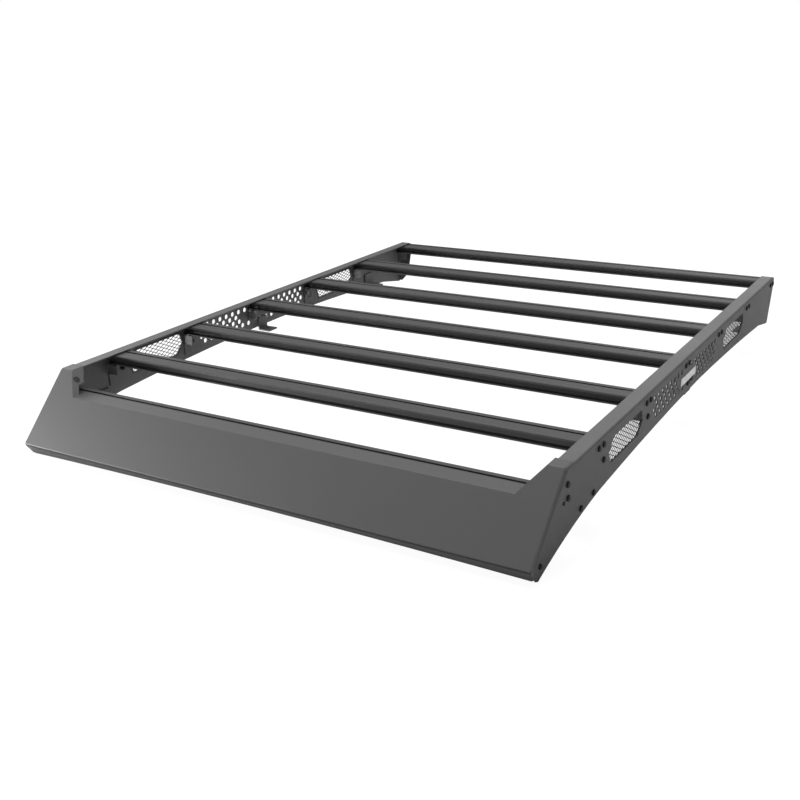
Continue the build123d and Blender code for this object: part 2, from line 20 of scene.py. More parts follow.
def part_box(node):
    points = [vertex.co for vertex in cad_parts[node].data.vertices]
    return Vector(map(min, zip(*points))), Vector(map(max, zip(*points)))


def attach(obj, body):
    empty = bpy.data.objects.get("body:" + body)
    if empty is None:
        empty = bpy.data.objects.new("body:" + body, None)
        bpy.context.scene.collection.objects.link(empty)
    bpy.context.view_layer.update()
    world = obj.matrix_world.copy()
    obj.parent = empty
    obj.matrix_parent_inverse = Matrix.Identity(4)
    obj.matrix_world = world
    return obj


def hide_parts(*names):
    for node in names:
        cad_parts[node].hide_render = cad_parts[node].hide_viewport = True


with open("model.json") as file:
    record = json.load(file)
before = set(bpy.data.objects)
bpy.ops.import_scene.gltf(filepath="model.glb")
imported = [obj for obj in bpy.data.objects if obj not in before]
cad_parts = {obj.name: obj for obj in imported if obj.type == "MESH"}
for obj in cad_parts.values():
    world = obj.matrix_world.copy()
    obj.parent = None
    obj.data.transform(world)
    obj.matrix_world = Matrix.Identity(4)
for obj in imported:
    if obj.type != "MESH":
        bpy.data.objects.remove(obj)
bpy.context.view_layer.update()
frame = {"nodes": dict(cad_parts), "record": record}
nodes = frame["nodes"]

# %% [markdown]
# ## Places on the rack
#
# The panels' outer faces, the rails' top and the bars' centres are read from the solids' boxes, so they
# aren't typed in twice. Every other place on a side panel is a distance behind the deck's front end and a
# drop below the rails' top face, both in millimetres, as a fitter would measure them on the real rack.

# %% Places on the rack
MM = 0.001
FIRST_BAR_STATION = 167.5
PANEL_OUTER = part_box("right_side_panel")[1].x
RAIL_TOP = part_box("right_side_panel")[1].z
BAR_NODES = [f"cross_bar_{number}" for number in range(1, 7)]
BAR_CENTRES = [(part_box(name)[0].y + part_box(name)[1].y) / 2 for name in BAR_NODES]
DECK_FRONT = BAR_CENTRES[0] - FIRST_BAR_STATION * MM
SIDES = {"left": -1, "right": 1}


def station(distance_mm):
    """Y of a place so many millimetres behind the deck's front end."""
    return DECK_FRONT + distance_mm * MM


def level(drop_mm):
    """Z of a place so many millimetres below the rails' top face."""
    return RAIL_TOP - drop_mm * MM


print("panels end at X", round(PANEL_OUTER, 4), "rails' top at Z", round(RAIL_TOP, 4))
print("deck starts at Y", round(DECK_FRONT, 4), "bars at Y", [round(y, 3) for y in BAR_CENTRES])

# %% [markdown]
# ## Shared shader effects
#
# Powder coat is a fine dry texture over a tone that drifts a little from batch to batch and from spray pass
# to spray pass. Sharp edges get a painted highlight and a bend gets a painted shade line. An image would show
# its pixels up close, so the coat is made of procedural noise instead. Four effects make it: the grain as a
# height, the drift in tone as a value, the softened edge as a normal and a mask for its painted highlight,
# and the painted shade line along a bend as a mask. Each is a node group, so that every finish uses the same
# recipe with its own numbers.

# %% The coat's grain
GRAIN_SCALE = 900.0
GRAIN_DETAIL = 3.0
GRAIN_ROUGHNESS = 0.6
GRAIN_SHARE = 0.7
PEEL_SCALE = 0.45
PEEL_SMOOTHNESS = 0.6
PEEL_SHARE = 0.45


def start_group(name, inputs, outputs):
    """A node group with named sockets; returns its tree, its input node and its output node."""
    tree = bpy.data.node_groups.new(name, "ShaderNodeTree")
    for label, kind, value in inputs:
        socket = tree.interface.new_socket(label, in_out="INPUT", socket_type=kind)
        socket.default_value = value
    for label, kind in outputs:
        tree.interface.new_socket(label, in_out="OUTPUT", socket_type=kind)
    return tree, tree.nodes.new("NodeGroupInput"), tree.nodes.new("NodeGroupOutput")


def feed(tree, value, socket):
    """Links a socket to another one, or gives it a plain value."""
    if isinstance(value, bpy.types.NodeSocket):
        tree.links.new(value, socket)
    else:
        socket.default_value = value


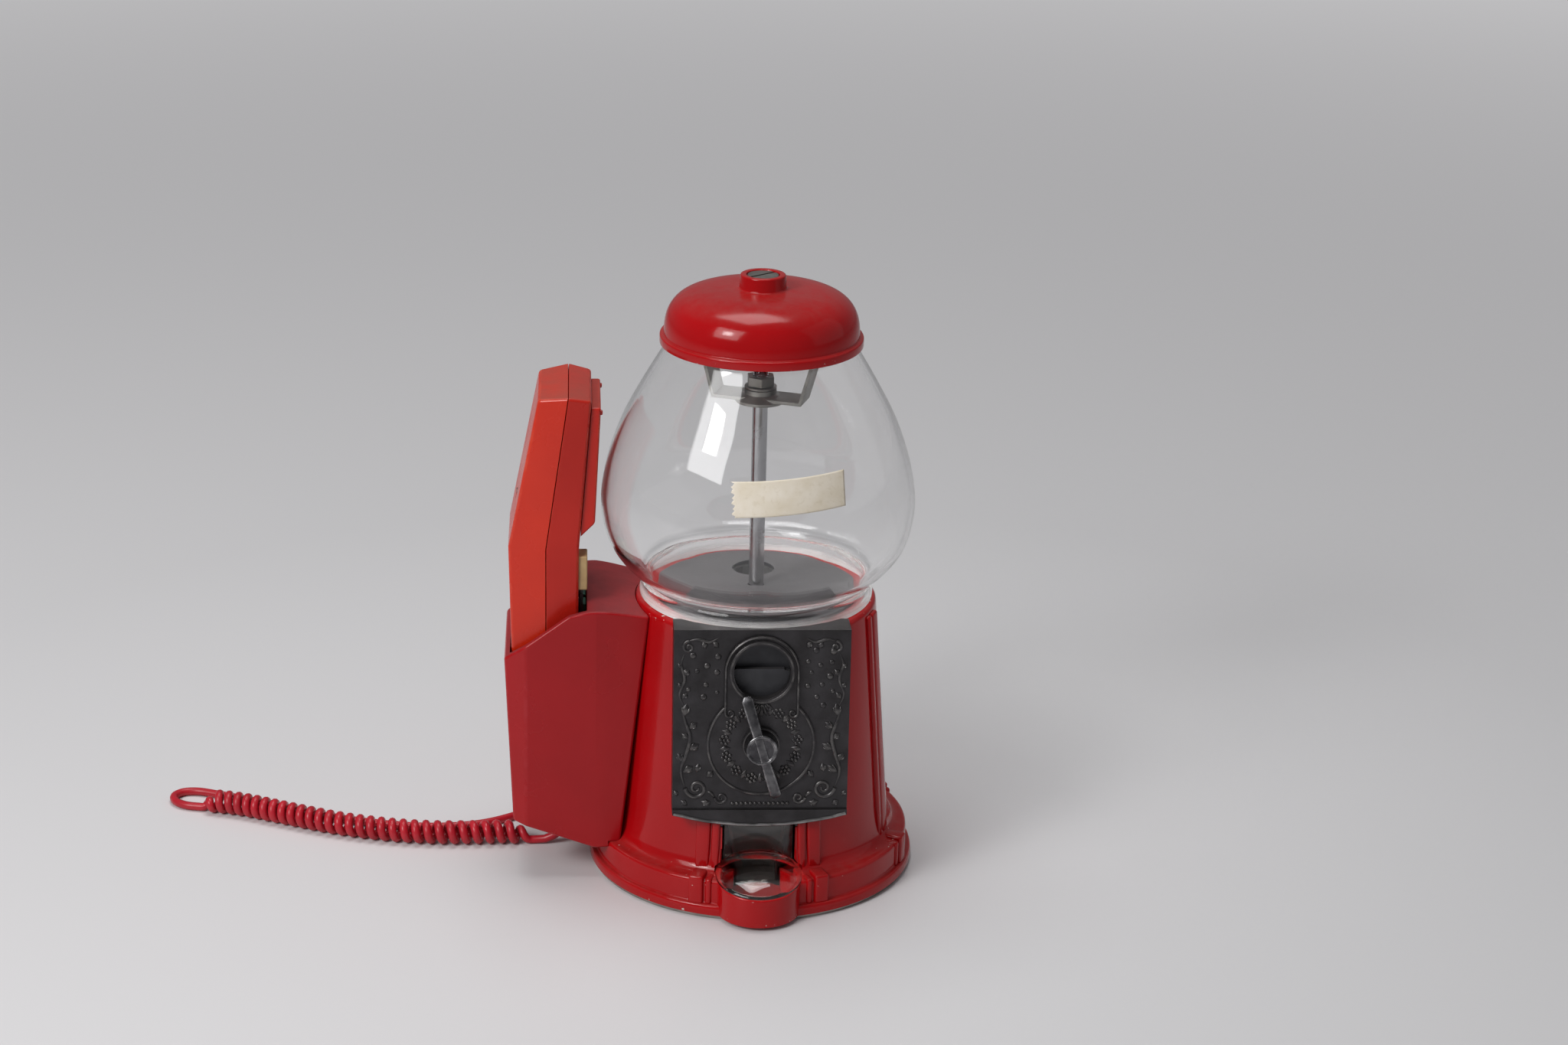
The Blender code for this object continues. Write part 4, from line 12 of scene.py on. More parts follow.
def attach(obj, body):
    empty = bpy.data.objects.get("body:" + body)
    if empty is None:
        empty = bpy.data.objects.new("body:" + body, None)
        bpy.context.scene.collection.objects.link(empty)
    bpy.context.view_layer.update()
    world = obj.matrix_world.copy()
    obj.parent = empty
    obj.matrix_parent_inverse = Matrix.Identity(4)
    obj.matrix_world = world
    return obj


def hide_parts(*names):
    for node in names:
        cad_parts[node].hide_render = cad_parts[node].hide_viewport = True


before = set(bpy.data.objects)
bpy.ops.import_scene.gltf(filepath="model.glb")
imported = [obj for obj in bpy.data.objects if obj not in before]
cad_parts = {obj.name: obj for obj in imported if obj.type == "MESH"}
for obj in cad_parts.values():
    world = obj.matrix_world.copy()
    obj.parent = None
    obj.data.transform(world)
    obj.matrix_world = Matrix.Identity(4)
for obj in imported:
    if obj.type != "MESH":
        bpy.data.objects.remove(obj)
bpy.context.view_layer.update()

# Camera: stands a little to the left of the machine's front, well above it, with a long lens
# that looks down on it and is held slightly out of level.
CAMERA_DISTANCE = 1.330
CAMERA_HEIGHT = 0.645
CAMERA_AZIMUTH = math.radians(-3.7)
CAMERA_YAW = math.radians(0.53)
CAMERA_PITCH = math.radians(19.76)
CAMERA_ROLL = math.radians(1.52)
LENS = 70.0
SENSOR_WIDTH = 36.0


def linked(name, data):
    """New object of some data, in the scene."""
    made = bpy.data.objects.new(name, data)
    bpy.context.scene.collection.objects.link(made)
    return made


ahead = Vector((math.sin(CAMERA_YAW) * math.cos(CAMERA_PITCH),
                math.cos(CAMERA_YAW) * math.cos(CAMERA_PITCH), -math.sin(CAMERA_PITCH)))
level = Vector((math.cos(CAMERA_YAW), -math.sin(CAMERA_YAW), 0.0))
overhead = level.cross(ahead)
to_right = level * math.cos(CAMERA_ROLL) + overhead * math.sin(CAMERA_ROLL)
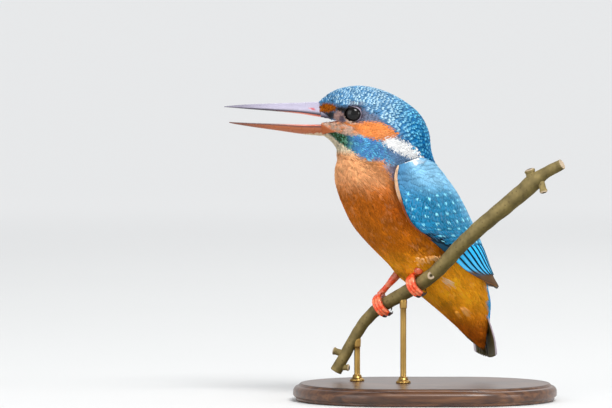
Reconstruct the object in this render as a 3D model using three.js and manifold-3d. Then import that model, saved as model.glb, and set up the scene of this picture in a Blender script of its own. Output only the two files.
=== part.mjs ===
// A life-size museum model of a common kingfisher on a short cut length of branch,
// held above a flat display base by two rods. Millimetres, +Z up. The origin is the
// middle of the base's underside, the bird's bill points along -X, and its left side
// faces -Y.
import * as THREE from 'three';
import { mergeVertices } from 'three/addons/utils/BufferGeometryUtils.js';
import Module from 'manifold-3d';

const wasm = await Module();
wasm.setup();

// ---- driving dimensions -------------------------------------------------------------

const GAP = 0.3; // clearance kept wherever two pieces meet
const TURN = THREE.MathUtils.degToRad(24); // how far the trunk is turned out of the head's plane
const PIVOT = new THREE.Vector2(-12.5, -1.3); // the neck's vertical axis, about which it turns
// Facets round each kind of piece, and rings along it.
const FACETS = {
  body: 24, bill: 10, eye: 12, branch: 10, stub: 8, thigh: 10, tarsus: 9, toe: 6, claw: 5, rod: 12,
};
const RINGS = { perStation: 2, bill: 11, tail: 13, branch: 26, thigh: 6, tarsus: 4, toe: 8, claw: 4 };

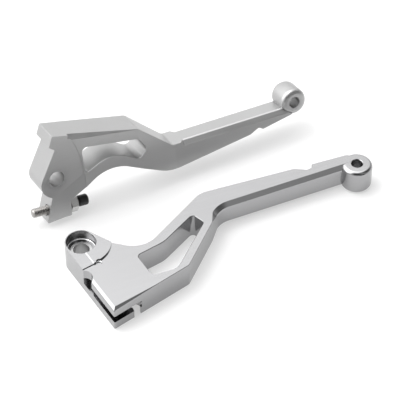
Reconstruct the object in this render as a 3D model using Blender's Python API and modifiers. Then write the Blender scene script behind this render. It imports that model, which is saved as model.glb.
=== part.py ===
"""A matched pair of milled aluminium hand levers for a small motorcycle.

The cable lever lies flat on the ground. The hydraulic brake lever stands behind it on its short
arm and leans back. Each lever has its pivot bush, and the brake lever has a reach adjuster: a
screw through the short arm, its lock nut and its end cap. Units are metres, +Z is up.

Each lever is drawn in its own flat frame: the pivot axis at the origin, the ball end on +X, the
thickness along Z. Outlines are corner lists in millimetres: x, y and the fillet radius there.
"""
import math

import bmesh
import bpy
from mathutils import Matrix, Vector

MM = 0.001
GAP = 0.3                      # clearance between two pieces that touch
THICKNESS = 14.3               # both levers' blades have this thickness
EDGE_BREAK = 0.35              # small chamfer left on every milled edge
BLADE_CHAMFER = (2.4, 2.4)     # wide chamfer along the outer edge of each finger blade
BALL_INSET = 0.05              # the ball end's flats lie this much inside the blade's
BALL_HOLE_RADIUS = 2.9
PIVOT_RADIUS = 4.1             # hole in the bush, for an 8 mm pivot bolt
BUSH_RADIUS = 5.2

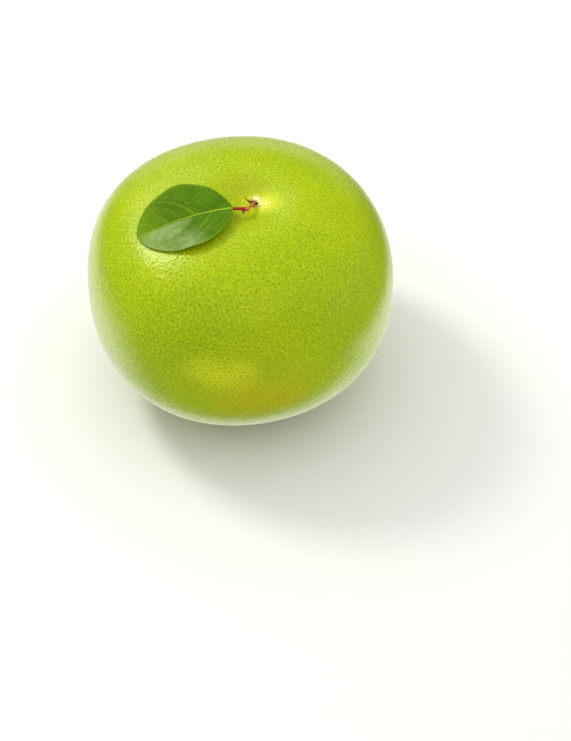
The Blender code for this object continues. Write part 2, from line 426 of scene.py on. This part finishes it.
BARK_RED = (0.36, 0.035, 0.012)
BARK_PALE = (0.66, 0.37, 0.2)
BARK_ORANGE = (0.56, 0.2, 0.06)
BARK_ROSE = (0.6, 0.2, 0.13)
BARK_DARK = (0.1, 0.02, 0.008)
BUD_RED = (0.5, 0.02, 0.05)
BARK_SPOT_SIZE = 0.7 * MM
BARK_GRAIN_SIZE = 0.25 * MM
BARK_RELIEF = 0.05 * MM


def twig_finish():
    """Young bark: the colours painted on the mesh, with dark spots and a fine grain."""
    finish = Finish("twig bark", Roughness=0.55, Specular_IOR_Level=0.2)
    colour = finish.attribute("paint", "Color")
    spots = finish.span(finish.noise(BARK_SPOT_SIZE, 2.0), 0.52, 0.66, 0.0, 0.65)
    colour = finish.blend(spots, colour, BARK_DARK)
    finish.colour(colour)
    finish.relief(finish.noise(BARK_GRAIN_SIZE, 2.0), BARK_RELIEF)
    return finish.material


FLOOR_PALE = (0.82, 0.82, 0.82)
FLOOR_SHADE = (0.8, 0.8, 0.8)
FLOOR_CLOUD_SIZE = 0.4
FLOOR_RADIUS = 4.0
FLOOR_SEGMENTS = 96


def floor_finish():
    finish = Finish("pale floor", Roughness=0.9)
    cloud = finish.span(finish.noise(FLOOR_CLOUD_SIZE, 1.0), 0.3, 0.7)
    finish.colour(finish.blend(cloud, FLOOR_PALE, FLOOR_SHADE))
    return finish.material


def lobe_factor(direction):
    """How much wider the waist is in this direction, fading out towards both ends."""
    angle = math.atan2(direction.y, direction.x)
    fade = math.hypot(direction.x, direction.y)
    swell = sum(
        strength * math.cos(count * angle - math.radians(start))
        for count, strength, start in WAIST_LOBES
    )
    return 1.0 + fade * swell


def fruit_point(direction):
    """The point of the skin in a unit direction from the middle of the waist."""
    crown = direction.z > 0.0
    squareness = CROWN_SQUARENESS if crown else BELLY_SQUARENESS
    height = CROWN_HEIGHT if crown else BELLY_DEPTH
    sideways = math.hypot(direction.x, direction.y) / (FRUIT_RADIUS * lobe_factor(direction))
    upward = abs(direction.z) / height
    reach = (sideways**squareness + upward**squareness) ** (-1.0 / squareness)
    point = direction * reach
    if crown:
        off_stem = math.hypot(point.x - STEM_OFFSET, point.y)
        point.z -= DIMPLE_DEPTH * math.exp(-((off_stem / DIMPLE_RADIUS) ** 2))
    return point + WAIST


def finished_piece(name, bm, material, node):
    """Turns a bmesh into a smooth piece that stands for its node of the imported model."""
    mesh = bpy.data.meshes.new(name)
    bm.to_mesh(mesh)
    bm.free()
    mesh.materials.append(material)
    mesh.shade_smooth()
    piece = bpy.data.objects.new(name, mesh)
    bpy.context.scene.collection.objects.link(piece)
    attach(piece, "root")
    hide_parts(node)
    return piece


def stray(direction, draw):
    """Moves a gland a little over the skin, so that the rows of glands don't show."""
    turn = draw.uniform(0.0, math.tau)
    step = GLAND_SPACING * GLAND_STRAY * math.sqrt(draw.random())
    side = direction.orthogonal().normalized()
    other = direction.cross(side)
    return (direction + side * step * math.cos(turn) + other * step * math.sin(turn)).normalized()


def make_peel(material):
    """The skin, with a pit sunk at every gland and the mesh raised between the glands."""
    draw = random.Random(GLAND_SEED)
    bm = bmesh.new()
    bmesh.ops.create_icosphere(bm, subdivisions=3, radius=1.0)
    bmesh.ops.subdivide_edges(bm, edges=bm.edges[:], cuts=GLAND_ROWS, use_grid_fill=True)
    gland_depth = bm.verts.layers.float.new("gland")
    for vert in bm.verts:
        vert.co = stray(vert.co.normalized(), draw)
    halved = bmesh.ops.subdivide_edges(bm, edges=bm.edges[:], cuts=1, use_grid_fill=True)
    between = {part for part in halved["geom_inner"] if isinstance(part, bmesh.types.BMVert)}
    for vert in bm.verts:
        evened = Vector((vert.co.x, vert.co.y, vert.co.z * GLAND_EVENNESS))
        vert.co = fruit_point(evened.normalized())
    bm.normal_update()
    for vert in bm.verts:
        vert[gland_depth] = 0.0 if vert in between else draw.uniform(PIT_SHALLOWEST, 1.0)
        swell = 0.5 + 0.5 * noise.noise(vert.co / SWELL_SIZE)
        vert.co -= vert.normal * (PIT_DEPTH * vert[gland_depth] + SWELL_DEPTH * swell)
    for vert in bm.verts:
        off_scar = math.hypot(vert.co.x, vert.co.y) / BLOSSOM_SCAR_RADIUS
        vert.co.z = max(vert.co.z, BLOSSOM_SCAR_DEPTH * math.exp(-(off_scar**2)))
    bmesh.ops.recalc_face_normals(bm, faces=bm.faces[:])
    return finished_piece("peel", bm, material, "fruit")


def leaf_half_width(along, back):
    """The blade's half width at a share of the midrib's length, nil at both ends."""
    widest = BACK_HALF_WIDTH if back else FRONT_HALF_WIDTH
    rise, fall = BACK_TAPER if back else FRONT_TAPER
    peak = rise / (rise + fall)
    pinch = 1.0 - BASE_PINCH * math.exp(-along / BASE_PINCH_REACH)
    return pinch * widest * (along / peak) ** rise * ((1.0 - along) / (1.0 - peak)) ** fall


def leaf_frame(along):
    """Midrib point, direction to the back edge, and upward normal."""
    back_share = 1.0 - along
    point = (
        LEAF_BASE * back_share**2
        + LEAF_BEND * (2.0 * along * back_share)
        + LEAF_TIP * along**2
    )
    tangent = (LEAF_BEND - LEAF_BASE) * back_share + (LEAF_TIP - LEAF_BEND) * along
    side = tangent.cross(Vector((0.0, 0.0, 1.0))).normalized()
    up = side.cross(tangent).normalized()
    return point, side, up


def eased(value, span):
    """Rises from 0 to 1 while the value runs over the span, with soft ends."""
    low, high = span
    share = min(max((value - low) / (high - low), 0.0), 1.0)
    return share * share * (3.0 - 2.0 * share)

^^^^

Written request: Identify every line above with the string "json" in it. Copy those lines.

Response for this exercise:
with open("model.json") as file:
    record = json.load(file)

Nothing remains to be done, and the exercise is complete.